▸ **AIM**:
Each line that holds the word "materials" counts once. Give the total number of such lines and nothing else.
>> Start SOURCE DATA
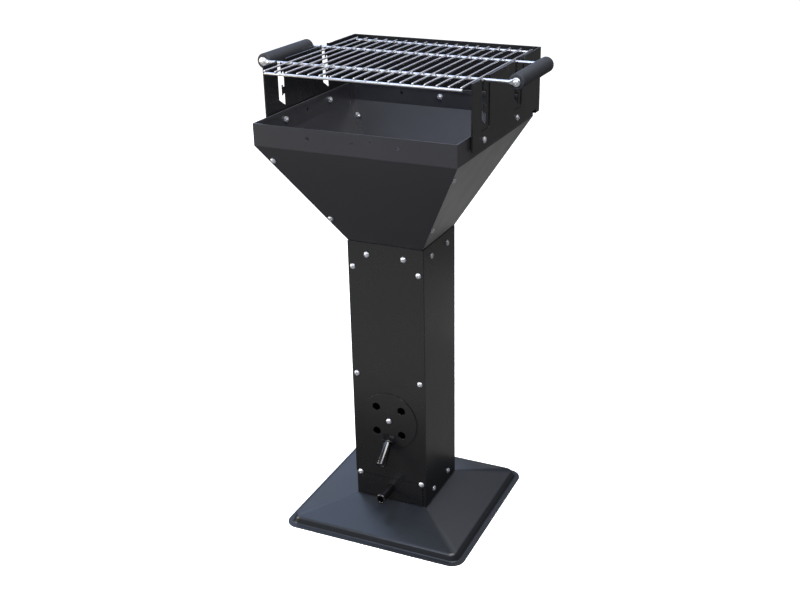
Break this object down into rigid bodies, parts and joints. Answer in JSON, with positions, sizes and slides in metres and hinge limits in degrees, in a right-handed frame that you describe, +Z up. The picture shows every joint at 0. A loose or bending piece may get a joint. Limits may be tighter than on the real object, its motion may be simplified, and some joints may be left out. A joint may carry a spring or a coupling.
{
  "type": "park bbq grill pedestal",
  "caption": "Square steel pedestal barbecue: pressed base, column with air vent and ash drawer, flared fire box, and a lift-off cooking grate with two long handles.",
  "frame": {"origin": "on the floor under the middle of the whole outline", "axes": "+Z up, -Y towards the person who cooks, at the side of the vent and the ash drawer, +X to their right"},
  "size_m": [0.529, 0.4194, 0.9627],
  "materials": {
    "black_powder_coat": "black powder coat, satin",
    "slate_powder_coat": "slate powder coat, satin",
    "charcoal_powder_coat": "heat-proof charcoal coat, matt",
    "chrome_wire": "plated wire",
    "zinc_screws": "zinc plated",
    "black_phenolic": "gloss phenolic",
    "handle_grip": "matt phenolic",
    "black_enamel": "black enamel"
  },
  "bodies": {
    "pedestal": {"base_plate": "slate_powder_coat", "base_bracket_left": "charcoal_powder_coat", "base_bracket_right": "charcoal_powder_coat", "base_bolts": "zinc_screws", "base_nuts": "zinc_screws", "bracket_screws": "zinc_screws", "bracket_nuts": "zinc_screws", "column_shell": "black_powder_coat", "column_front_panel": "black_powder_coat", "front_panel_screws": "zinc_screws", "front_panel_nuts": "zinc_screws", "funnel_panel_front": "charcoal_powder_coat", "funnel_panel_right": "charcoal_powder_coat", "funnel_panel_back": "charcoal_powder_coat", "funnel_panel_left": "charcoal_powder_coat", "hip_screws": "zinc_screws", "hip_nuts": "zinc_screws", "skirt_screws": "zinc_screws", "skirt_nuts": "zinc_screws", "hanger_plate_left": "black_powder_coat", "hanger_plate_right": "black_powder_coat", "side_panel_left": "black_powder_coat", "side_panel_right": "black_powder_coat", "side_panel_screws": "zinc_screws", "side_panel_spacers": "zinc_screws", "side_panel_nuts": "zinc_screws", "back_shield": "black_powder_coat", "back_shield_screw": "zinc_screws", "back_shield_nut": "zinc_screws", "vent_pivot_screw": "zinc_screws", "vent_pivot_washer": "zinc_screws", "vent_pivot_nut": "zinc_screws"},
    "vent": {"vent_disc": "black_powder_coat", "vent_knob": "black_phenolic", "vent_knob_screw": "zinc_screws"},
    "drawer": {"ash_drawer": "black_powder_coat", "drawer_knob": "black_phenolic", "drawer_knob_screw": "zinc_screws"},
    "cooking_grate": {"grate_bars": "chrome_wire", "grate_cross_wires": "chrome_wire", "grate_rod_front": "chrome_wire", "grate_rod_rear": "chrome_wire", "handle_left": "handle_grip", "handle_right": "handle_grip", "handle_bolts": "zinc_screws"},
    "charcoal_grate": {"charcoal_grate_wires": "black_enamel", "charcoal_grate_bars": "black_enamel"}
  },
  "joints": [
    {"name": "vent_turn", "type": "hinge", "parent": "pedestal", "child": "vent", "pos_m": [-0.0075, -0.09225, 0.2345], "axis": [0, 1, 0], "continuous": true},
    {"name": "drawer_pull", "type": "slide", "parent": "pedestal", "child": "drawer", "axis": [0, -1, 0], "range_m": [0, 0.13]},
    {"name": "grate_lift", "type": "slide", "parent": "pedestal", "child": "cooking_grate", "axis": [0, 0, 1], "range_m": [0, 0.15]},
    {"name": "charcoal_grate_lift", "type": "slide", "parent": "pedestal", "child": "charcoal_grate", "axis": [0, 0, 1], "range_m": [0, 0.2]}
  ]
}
>> End SOURCE DATA
>> Start SOURCE DATA
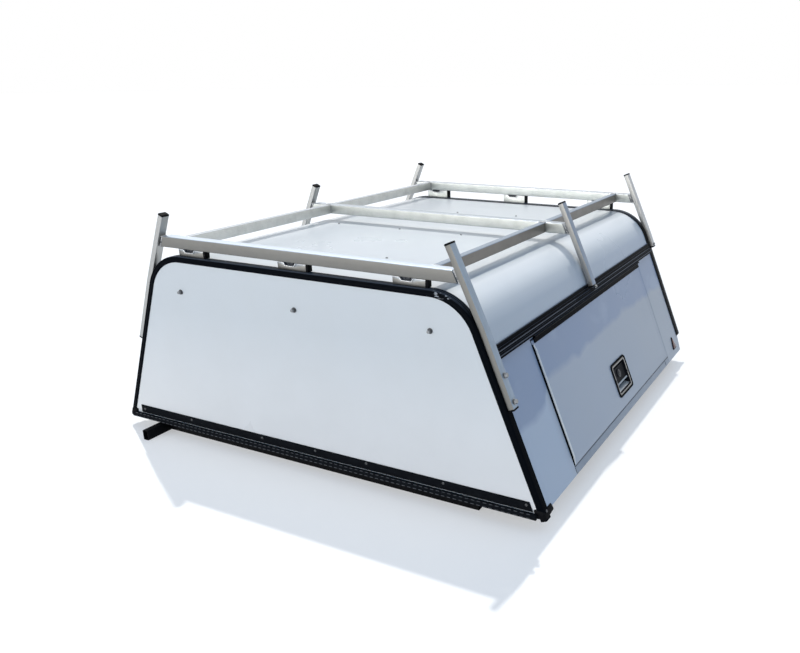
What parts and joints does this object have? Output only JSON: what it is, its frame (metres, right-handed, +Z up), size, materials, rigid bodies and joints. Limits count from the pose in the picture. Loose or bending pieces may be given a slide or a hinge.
>> End SOURCE DATA
▸ **RESPONSE TO THIS EXERCISE**:
2